Data lines:
※
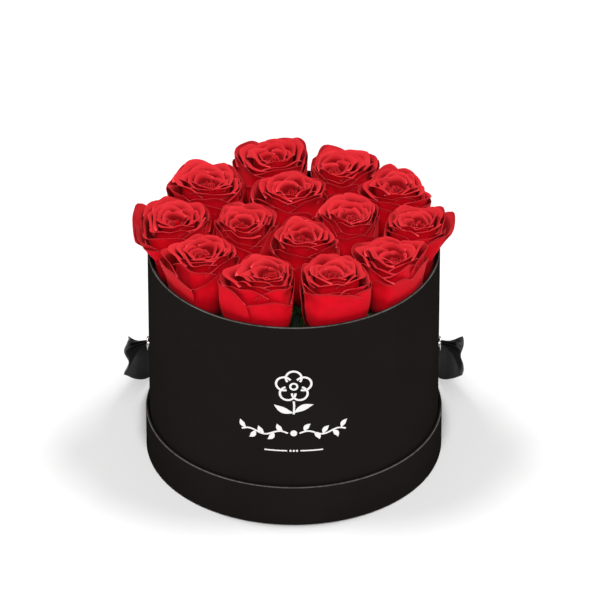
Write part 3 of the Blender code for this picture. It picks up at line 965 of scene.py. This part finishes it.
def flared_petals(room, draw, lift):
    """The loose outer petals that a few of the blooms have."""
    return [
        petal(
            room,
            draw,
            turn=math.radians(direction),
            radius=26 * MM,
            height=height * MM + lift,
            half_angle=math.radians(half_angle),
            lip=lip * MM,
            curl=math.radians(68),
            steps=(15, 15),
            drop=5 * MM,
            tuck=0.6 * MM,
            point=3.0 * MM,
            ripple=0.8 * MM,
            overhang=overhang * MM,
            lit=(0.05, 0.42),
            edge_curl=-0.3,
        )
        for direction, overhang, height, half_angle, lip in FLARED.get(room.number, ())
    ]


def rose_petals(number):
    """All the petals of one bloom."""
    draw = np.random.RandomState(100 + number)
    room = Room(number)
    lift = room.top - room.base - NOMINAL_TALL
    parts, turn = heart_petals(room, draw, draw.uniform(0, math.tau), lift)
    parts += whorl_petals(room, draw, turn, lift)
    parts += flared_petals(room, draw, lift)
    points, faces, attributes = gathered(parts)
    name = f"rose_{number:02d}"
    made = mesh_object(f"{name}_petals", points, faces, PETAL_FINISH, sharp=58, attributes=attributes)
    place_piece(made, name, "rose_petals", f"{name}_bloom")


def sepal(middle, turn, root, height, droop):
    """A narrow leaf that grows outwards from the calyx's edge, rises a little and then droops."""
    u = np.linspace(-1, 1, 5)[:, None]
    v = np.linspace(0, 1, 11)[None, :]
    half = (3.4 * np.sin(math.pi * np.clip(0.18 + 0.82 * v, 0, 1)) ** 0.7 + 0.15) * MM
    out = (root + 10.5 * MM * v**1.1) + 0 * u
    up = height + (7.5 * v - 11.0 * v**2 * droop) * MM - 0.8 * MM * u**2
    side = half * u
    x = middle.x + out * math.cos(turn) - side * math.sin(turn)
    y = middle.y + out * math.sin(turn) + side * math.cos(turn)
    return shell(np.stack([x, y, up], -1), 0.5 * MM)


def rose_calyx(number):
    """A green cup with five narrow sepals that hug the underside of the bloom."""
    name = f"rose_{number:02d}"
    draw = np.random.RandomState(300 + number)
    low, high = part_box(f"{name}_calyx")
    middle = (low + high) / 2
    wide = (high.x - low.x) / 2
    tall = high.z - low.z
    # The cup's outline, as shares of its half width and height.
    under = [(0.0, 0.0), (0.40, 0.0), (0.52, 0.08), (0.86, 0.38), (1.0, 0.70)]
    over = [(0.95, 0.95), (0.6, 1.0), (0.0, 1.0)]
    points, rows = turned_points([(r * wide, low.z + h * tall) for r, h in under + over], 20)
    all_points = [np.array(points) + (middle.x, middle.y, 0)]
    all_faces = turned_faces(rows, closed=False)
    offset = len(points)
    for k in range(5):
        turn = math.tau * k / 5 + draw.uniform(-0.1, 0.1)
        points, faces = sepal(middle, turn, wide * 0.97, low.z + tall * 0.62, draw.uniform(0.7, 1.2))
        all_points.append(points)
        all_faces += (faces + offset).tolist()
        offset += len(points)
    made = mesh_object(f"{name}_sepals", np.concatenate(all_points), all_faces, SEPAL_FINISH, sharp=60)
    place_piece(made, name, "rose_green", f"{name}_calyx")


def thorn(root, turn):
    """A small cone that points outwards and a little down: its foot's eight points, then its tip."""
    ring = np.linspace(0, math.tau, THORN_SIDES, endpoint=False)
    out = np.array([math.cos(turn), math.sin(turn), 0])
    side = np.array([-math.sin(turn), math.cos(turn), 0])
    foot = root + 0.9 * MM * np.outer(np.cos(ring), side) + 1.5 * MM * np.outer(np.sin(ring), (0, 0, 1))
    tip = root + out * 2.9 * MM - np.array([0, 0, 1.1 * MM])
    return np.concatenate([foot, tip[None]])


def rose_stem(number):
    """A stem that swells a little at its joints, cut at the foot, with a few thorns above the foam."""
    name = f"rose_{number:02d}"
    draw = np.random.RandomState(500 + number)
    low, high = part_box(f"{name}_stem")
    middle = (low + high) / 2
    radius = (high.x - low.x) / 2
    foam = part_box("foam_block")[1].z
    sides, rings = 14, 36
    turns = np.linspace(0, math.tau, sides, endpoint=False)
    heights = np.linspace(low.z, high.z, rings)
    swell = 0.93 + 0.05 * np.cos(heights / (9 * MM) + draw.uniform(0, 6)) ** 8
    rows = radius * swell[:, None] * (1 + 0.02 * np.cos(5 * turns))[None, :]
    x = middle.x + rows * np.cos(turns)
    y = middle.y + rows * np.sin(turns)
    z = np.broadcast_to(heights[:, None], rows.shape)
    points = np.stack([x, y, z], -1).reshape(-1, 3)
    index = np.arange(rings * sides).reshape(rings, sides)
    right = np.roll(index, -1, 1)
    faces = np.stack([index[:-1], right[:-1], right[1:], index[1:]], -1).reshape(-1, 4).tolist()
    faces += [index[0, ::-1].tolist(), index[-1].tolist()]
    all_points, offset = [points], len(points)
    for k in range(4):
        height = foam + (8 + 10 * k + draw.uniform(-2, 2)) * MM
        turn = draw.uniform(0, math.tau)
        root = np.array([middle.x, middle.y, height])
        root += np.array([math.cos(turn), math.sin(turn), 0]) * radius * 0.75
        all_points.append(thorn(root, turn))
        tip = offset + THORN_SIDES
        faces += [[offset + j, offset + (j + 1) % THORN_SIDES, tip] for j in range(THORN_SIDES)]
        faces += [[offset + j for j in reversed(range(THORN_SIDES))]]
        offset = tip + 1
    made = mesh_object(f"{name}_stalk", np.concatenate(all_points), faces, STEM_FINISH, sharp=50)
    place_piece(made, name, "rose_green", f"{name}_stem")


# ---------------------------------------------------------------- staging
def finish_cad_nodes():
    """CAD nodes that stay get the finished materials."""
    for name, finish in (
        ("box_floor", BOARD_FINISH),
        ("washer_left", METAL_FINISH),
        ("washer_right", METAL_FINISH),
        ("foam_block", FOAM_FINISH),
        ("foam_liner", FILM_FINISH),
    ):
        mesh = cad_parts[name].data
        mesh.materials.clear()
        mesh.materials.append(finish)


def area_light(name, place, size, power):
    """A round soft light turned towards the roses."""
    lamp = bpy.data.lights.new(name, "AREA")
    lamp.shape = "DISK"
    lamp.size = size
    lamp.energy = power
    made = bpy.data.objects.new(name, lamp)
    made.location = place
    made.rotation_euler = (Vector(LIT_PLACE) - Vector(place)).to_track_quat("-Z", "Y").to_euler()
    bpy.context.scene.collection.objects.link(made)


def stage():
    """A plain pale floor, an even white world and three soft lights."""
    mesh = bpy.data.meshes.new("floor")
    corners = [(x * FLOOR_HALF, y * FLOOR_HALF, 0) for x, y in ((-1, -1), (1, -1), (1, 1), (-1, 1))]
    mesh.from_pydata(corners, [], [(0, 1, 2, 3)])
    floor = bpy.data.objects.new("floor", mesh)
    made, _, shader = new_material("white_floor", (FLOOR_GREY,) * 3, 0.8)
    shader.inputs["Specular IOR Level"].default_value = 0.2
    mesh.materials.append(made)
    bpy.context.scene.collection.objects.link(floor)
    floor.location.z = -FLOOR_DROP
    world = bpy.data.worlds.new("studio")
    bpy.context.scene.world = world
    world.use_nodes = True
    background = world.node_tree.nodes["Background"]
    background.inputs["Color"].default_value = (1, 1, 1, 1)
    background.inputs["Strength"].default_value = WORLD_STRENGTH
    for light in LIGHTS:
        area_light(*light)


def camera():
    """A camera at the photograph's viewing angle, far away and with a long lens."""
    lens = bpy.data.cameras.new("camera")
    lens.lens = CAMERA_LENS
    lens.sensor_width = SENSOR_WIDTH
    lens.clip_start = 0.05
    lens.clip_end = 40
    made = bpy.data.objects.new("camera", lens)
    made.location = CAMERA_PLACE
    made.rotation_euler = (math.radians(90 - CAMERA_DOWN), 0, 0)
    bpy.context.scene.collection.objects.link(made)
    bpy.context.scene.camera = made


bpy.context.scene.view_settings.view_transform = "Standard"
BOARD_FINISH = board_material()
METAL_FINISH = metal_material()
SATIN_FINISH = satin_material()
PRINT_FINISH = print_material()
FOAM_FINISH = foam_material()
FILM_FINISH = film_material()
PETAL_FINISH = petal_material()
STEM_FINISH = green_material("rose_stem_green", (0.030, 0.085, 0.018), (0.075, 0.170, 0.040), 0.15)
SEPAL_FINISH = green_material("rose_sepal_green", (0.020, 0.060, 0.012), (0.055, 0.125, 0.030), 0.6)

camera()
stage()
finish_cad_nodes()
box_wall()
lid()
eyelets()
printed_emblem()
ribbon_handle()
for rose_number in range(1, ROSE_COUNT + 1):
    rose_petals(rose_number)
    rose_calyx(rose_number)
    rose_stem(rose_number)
※
Task statement: Pull out all lines of the data with the string "scene".

Answer:
Write part 3 of the Blender code for this picture. It picks up at line 965 of scene.py. This part finishes it.
    bpy.context.scene.collection.objects.link(made)
    bpy.context.scene.collection.objects.link(floor)
    bpy.context.scene.world = world
    bpy.context.scene.collection.objects.link(made)
    bpy.context.scene.camera = made
bpy.context.scene.view_settings.view_transform = "Standard"